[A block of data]
----
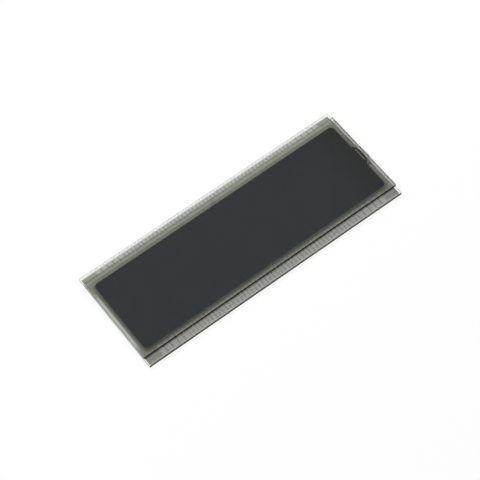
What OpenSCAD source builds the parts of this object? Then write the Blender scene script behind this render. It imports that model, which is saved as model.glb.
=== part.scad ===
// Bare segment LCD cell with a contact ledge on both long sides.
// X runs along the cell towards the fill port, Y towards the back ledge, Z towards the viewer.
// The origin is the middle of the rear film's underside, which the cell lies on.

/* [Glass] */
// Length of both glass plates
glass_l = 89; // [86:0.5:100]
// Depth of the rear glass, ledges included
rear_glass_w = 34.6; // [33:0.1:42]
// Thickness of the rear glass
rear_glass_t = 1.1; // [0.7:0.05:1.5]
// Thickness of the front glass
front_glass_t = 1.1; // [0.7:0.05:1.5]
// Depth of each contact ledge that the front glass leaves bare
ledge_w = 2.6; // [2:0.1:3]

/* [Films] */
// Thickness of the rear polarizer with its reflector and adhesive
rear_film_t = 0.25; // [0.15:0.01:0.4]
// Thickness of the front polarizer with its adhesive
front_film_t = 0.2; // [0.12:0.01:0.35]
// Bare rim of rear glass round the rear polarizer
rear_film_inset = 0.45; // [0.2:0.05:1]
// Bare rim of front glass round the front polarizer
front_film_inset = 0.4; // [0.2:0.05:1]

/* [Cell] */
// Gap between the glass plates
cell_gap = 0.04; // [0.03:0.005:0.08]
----
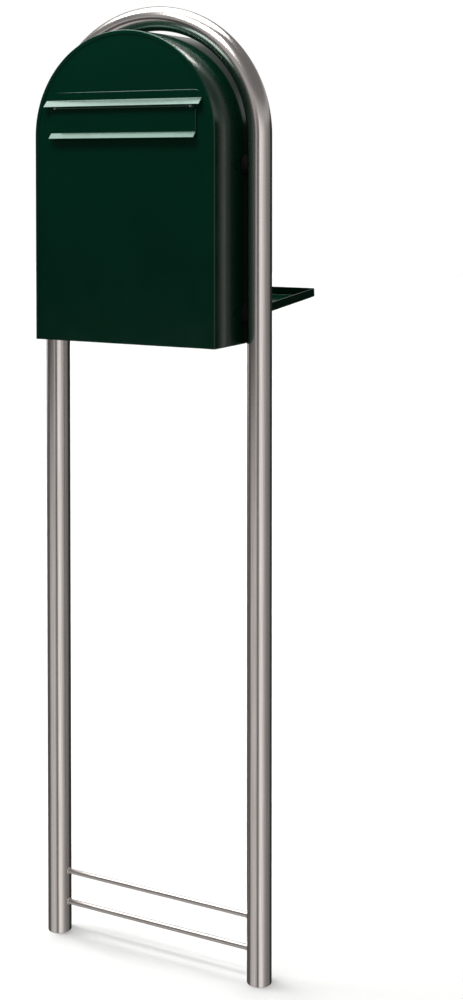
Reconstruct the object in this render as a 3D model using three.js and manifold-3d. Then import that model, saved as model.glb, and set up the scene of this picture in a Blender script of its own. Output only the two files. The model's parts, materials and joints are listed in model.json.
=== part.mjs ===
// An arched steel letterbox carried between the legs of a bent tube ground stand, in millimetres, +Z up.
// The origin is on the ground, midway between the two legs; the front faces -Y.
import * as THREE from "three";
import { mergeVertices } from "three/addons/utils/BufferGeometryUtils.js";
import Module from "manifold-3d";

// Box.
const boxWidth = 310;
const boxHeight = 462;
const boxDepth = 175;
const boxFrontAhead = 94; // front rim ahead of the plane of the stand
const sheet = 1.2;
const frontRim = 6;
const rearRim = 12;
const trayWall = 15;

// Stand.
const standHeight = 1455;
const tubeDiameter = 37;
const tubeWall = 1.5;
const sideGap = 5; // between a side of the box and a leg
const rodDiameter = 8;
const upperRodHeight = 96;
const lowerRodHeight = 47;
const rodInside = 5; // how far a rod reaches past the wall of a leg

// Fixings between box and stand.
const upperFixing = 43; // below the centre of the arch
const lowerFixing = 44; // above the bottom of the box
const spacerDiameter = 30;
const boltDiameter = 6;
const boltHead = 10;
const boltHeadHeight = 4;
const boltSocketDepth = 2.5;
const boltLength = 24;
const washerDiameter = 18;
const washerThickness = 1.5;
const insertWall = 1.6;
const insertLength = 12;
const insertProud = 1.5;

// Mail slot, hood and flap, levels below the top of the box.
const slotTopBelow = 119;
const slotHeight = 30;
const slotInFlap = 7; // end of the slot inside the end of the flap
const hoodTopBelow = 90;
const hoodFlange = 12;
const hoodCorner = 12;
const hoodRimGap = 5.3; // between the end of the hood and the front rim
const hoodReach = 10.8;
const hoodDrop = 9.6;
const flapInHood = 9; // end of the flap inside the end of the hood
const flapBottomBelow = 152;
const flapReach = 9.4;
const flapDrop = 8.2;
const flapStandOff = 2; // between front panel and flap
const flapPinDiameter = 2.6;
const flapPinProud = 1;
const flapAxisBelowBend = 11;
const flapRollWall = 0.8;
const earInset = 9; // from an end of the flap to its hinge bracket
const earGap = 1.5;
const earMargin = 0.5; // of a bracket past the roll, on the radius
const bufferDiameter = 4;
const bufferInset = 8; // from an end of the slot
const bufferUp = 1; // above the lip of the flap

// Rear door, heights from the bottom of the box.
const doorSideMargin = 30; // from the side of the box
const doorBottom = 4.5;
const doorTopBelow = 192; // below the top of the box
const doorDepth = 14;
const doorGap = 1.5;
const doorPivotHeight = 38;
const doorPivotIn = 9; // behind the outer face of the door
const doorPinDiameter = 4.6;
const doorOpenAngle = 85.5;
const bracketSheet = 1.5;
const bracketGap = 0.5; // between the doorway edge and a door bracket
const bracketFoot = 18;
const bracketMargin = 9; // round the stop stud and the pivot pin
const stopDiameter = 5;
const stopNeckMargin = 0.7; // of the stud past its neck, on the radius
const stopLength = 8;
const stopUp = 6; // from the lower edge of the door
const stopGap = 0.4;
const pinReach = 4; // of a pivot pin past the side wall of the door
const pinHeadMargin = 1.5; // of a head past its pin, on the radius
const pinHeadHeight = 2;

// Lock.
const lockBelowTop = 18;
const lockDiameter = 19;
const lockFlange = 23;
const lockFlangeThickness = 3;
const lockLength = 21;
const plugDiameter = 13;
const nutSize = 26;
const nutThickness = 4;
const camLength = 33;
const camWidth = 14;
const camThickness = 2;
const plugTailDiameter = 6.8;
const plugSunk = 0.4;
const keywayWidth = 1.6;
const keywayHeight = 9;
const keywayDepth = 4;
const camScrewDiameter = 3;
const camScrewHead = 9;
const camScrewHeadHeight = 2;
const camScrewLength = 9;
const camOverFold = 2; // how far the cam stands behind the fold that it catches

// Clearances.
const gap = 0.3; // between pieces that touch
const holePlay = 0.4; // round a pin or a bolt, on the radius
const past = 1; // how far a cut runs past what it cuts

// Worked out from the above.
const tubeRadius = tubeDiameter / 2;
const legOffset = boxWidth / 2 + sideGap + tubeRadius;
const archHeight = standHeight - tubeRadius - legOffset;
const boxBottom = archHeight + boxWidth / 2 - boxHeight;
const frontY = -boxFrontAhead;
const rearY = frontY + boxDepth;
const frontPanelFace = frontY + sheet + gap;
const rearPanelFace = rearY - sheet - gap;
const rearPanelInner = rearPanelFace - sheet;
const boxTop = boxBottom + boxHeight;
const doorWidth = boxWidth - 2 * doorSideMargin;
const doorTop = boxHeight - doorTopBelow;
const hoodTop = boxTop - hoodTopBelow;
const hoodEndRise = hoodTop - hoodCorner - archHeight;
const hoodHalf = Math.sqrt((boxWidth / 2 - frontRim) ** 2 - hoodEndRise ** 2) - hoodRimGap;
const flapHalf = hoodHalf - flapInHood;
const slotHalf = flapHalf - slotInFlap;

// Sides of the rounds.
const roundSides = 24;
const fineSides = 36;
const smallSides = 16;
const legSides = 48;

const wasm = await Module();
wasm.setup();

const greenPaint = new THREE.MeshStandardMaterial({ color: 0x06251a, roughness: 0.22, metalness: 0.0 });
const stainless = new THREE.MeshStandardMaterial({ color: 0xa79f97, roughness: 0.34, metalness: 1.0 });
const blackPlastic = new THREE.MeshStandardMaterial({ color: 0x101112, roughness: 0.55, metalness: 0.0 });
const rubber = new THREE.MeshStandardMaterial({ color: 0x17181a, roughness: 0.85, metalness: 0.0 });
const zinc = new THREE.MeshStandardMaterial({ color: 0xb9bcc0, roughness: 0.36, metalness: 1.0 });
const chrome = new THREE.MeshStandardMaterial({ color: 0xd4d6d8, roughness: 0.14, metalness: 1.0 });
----
* _What you have to do_: Above are the records. Copy the lines beginning at the one that has "What OpenSCAD source" and ending with the one that has "cell lies on.", unchanged.

* _Answer for this exercise_:
What OpenSCAD source builds the parts of this object? Then write the Blender scene script behind this render. It imports that model, which is saved as model.glb.
=== part.scad ===
// Bare segment LCD cell with a contact ledge on both long sides.
// X runs along the cell towards the fill port, Y towards the back ledge, Z towards the viewer.
// The origin is the middle of the rear film's underside, which the cell lies on.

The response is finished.